- **Task description**
Reproduce all entries word for word.

━━━━━ Listed entries

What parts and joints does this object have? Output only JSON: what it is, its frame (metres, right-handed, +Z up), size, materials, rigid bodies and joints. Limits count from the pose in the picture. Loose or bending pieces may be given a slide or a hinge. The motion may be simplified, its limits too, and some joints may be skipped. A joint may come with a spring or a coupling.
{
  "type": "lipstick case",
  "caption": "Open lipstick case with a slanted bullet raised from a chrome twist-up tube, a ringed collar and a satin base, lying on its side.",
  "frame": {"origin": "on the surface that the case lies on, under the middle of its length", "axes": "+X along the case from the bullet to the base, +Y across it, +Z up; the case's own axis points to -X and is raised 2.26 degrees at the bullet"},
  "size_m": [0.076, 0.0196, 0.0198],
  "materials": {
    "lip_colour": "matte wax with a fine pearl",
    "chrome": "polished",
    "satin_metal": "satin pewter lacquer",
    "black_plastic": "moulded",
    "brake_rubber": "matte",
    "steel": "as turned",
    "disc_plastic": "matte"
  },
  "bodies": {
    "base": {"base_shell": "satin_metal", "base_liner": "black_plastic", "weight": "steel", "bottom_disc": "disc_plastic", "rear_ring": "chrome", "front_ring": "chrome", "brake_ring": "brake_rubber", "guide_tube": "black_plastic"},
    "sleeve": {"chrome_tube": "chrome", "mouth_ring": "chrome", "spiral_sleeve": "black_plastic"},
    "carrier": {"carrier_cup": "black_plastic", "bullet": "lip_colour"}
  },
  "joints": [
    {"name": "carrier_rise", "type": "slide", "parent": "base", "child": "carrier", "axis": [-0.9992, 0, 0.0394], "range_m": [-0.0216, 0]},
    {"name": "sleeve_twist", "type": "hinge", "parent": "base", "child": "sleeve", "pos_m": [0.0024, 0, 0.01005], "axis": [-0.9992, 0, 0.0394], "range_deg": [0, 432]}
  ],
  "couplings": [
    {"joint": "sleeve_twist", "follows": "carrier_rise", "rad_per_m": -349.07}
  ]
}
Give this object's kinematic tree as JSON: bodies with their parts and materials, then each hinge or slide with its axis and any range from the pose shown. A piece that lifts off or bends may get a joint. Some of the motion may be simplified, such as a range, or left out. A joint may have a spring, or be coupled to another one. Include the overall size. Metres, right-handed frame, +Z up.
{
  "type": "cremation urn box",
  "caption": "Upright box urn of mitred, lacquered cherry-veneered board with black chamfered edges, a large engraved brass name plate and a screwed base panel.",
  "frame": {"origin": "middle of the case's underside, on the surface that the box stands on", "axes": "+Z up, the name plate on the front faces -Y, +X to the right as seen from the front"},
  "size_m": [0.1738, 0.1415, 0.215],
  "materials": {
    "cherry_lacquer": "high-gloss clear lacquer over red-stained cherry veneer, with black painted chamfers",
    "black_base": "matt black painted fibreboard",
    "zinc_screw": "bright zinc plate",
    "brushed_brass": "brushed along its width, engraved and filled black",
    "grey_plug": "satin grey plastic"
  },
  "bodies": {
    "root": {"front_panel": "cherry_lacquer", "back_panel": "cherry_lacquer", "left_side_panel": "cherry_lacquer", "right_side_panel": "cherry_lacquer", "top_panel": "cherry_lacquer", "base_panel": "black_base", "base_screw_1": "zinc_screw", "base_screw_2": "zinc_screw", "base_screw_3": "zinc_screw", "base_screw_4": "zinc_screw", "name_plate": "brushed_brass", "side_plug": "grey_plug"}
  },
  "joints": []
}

━━━━━━━━━━

- **Completed task**
What parts and joints does this object have? Output only JSON: what it is, its frame (metres, right-handed, +Z up), size, materials, rigid bodies and joints. Limits count from the pose in the picture. Loose or bending pieces may be given a slide or a hinge. The motion may be simplified, its limits too, and some joints may be skipped. A joint may come with a spring or a coupling.
{
  "type": "lipstick case",
  "caption": "Open lipstick case with a slanted bullet raised from a chrome twist-up tube, a ringed collar and a satin base, lying on its side.",
  "frame": {"origin": "on the surface that the case lies on, under the middle of its length", "axes": "+X along the case from the bullet to the base, +Y across it, +Z up; the case's own axis points to -X and is raised 2.26 degrees at the bullet"},
  "size_m": [0.076, 0.0196, 0.0198],
  "materials": {
    "lip_colour": "matte wax with a fine pearl",
    "chrome": "polished",
    "satin_metal": "satin pewter lacquer",
    "black_plastic": "moulded",
    "brake_rubber": "matte",
    "steel": "as turned",
    "disc_plastic": "matte"
  },
  "bodies": {
    "base": {"base_shell": "satin_metal", "base_liner": "black_plastic", "weight": "steel", "bottom_disc": "disc_plastic", "rear_ring": "chrome", "front_ring": "chrome", "brake_ring": "brake_rubber", "guide_tube": "black_plastic"},
    "sleeve": {"chrome_tube": "chrome", "mouth_ring": "chrome", "spiral_sleeve": "black_plastic"},
    "carrier": {"carrier_cup": "black_plastic", "bullet": "lip_colour"}
  },
  "joints": [
    {"name": "carrier_rise", "type": "slide", "parent": "base", "child": "carrier", "axis": [-0.9992, 0, 0.0394], "range_m": [-0.0216, 0]},
    {"name": "sleeve_twist", "type": "hinge", "parent": "base", "child": "sleeve", "pos_m": [0.0024, 0, 0.01005], "axis": [-0.9992, 0, 0.0394], "range_deg": [0, 432]}
  ],
  "couplings": [
    {"joint": "sleeve_twist", "follows": "carrier_rise", "rad_per_m": -349.07}
  ]
}
Give this object's kinematic tree as JSON: bodies with their parts and materials, then each hinge or slide with its axis and any range from the pose shown. A piece that lifts off or bends may get a joint. Some of the motion may be simplified, such as a range, or left out. A joint may have a spring, or be coupled to another one. Include the overall size. Metres, right-handed frame, +Z up.
{
  "type": "cremation urn box",
  "caption": "Upright box urn of mitred, lacquered cherry-veneered board with black chamfered edges, a large engraved brass name plate and a screwed base panel.",
  "frame": {"origin": "middle of the case's underside, on the surface that the box stands on", "axes": "+Z up, the name plate on the front faces -Y, +X to the right as seen from the front"},
  "size_m": [0.1738, 0.1415, 0.215],
  "materials": {
    "cherry_lacquer": "high-gloss clear lacquer over red-stained cherry veneer, with black painted chamfers",
    "black_base": "matt black painted fibreboard",
    "zinc_screw": "bright zinc plate",
    "brushed_brass": "brushed along its width, engraved and filled black",
    "grey_plug": "satin grey plastic"
  },
  "bodies": {
    "root": {"front_panel": "cherry_lacquer", "back_panel": "cherry_lacquer", "left_side_panel": "cherry_lacquer", "right_side_panel": "cherry_lacquer", "top_panel": "cherry_lacquer", "base_panel": "black_base", "base_screw_1": "zinc_screw", "base_screw_2": "zinc_screw", "base_screw_3": "zinc_screw", "base_screw_4": "zinc_screw", "name_plate": "brushed_brass", "side_plug": "grey_plug"}
  },
  "joints": []
}